Powers was honored for his contributions when the Professional Aerial Photographers Association and the Epson electronics company named him the international aerial photographer of the year for 2015, “for soaring above and beyond … and being an inspiration to his peers.” It’s not an award for which photographers submit their work. You have to be nominated by two master aerial photographers, who themselves are quite rare.
Powers said several things helped gain him notice. They include a recent profile in AOPA Pilot, the magazine of the Aircraft Owners and Pilots Association, which has 327,000 subscribers. He also credits an increasing following of his web gallery and a weekly “Aloha Monday” photo that he sends out to more than 1,500 people on an email list.

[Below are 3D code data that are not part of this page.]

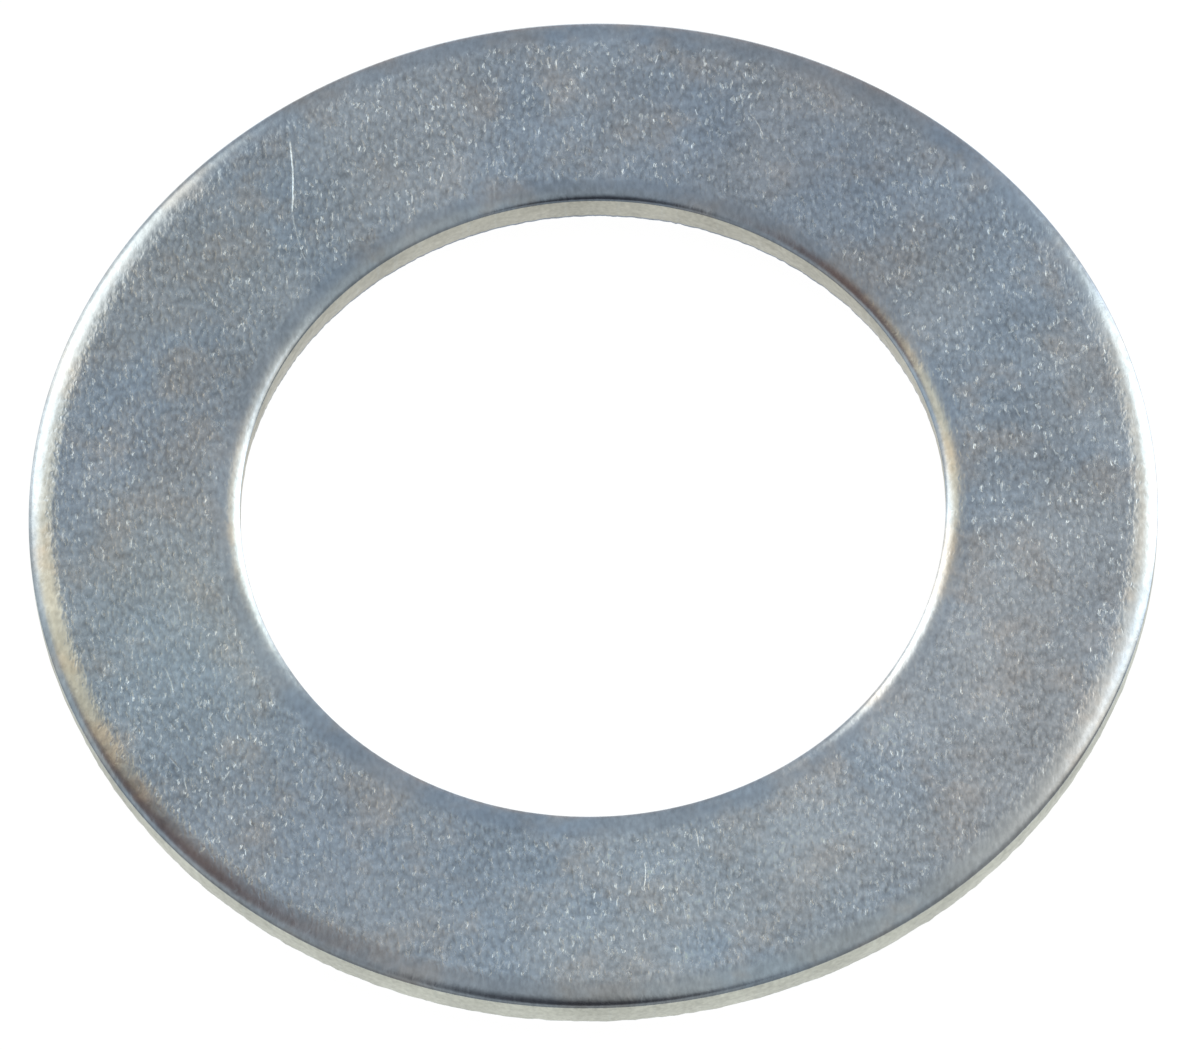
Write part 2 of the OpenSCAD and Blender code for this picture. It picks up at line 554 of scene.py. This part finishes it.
def direction(azimuth, elevation):
    a, e = math.radians(azimuth), math.radians(elevation)
    return (math.cos(e) * math.cos(a), math.cos(e) * math.sin(a), math.sin(e))


def make_room():
    """World light of a dim room with two soft windows. The camera sees plain pale surroundings."""
    world = bpy.data.worlds.new("room")
    world.use_nodes = True
    tree = world.node_tree
    tree.nodes.clear()
    heading = add(tree, "ShaderNodeTexCoord").outputs["Generated"]
    colour = ROOM_GREY
    for _, azimuth, elevation, full, gone, patch in ROOM_PATCHES:
        facing = add(tree, "ShaderNodeVectorMath", {0: heading, 1: direction(azimuth, elevation)},
                     operation="DOT_PRODUCT").outputs["Value"]
        share = ramp(tree, facing, math.cos(math.radians(gone)), math.cos(math.radians(full)))
        colour = mix_colours(tree, share, colour, patch)
    seen = add(tree, "ShaderNodeLightPath").outputs["Is Camera Ray"]
    colour = mix_colours(tree, seen, colour, PALE)
    background = add(tree, "ShaderNodeBackground", {"Color": colour})
    output = add(tree, "ShaderNodeOutputWorld")
    tree.links.new(background.outputs[0], output.inputs["Surface"])
    bpy.context.scene.world = world


def make_floor():
    """A pale light table that glows from below."""
    mesh = bpy.data.meshes.new("floor")
    signs = ((-1, -1), (1, -1), (1, 1), (-1, 1))
    corners = [(FLOOR_HALF * across, FLOOR_HALF * along, FLOOR_HEIGHT) for across, along in signs]
    mesh.from_pydata(corners, [], [(0, 1, 2, 3)])
    floor = bpy.data.objects.new("floor", mesh)
    bpy.context.scene.collection.objects.link(floor)
    material = bpy.data.materials.new("floor")
    material.use_nodes = True
    shader = material.node_tree.nodes["Principled BSDF"]
    shader.inputs["Base Color"].default_value = FLOOR_GREY
    shader.inputs["Roughness"].default_value = 0.9
    shader.inputs["Specular IOR Level"].default_value = 0.0
    shader.inputs["Emission Color"].default_value = (1, 1, 1, 1)
    shader.inputs["Emission Strength"].default_value = FLOOR_GLOW
    mesh.materials.append(material)


make_camera()
ring = make_ring()
ring.data.materials.append(zinc_material())
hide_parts("washer")
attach(ring, "root")
make_room()
make_floor()
bpy.context.scene.view_settings.view_transform = "Standard"
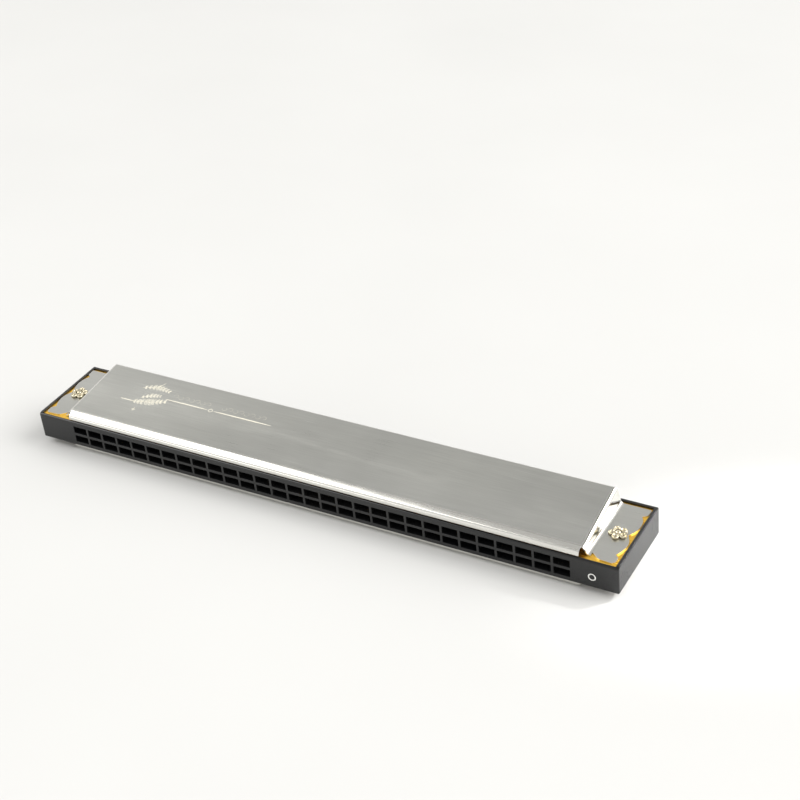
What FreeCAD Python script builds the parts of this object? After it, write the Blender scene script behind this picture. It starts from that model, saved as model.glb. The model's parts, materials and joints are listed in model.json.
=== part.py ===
import FreeCAD, Part
import math
import os

V = FreeCAD.Vector

# Thirty-column tremolo harmonica. Millimetres.
# Frame: origin at the centre of the comb, X along the row of holes (low notes at -X),
# Y from the mouth side (-Y) to the sound opening (+Y), Z up through the upper cover.
# The pieces above the comb are built, then mirrored in its middle plane for those below.

# ---------------------------------------------------------------- comb dimensions
LENGTH = 222.2            # end to end
WIDTH = 32.2              # mouth face to back face
HEIGHT = 10.3             # rim to rim
CORNER_R = 0.42           # outer edges, except the mouth edges
MOUTH_R = 0.8             # rounding of the upper mouth edge
MOUTH_R_LOW = 0.45        # rounding of the lower mouth edge
RIM = 1.15                # rim around each reed plate at the ends and the back
LIP_W = 0.9               # lip in front of each reed plate
LIP_DROP = 0.4            # top of the upper lip below the rim

COLUMNS = 30
PITCH = 6.4               # column to column
COLUMN_SHIFT = -0.55      # the rows of holes sit this far off the middle of the comb
HOLE_W = 5.6              # width of a mouth hole and of the cell behind it
ROW_H = 2.78              # height of a mouth hole
ROW_RIB = 0.95            # rib between the two rows of holes
ROW_SHIFT = 0.29          # rows sit this much below the middle of the mouth face
WALL_FRONT = 3.0          # thickness of the mouth wall
CELL_EXTRA = 0.6          # cell length behind the slot or root, whichever ends further back

MARK_X = 102.25           # ring mark near the high end of the mouth face
MARK_Z = -1.1
MARK_R = 1.35
MARK_STROKE = 0.45
MARK_DEPTH = 0.2

# ---------------------------------------------------------------- reed plate and reeds
PLATE_T = 0.9
PLATE_DROP = 0.5          # plate face below the rim top
PLATE_GAP = 0.08          # play between a plate and the rim around it
PLATE_CORNER_R = 0.5

REED_LONG = 16.5          # free length of the lowest reed
REED_SHORT = 8.0          # free length of the highest reed
REED_W = 2.2
REED_T = 0.28
REED_OFFSET = 0.10        # rest gap between a reed and its plate
SIDE_GAP = 0.15           # gap between a reed and each side of its slot
TIP_GAP = 0.20            # gap between a reed's tip and the end of its slot
HINGE_GAP = 0.15          # slot length past the hinge line
ROOT_GAP = 0.12           # split between the riveted root and the swinging tongue
ROOT_L = 3.4              # riveted root
ROOT_W = 3.0
ROOT_T = 0.45
ROOT_CORNER_R = 0.4
RIVET_R = 0.6
RIVET_HEAD_R = 1.05
RIVET_HEAD_H = 0.35
RIVET_HEAD_EDGE_R = 0.2
FRONT_LINE = -12.4        # forward end of the slots and of the front roots

# The ten highest columns share their root lines in sets, as one stamped strip would.
REED_SETS = [[20, 22, 24], [26, 28], [21, 23, 25], [27, 29]]
SET_OF = {index: group for group in REED_SETS for index in group}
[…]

Aerial photography makes up close to 50 percent of Powers’ income these days. Another 40 percent comes from shooting corporate events from the ground. He also does historical recreations that depict the land before Captain Cook arrived.
In the aerial market, contractors, developers and real estate agents provide Powers his bread and butter. They use the images to promote their properties and even request highly precise photos shot in a series to create three-dimensional imagery.
The latter work requires painstaking flying and concentration.
“My office window is looking down on Hawaii from a point of view a lot of other people don’t have,” Powers says. “I’ve been really lucky to combine the two passions I have, flying and photography. That doesn’t happen very often.”